Can I create a portfolio with no experience?

Yes. Many successful student portfolios are built entirely through personal projects, conceptual explorations, redesign exercises, and creative experiments.

What should a student portfolio include?

A strong student portfolio should include sketches, development work, design process documentation, conceptual thinking, and polished final outcomes across a range of creative projects.

What are good student portfolio ideas?

Brand redesigns, editorial layouts, photography series, packaging concepts, UX/UI projects, illustration work, sustainability campaigns, and typography explorations are all excellent portfolio ideas for students.

What do top art & design colleges look for in portfolios?

Top colleges look for originality, creative thinking, experimentation, storytelling, visual communication, and evidence of strong conceptual development.

What is the biggest mistake students make in portfolios?

One of the biggest mistakes is focusing only on polished visuals while ignoring sketches, process work, experimentation, and ideation.

Can AI-generated work be included in a design portfolio?

Yes, but it should support your creative process rather than replace original thinking.
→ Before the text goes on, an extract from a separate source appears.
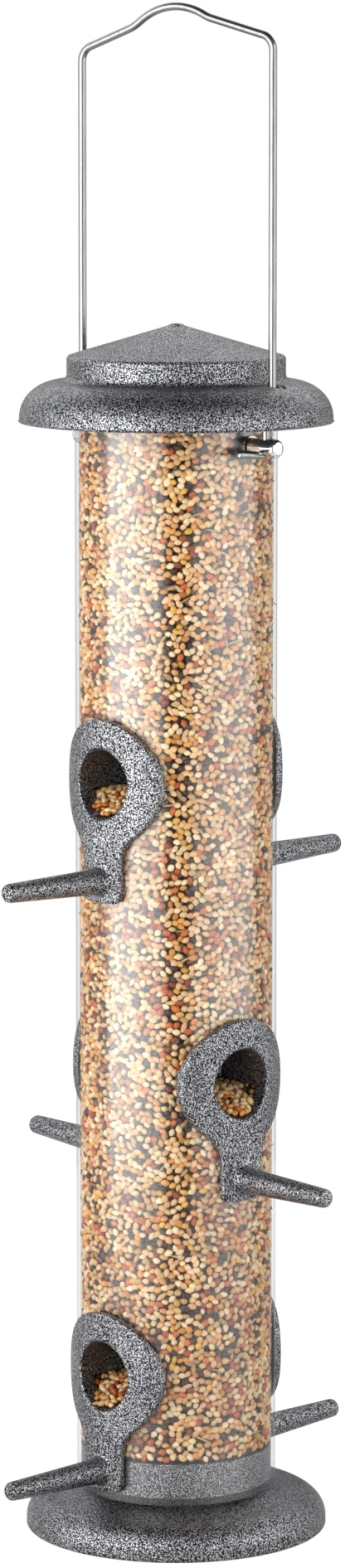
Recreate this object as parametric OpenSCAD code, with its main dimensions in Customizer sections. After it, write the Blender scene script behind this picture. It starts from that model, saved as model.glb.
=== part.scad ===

Colleges continue to prioritise authenticity, experimentation, and conceptual depth.

Final Thoughts

Building a strong design portfolio with no experience is completely achievable. Every successful designer starts somewhere, and the students who eventually gain admission into top art & design colleges are rarely those who waited until they felt fully prepared. They are the ones who consistently explored ideas, experimented fearlessly, and allowed their creative voice to evolve over time.

Your portfolio does not need to prove that you already have all the answers. It simply needs to show that you are curious enough to keep searching for them.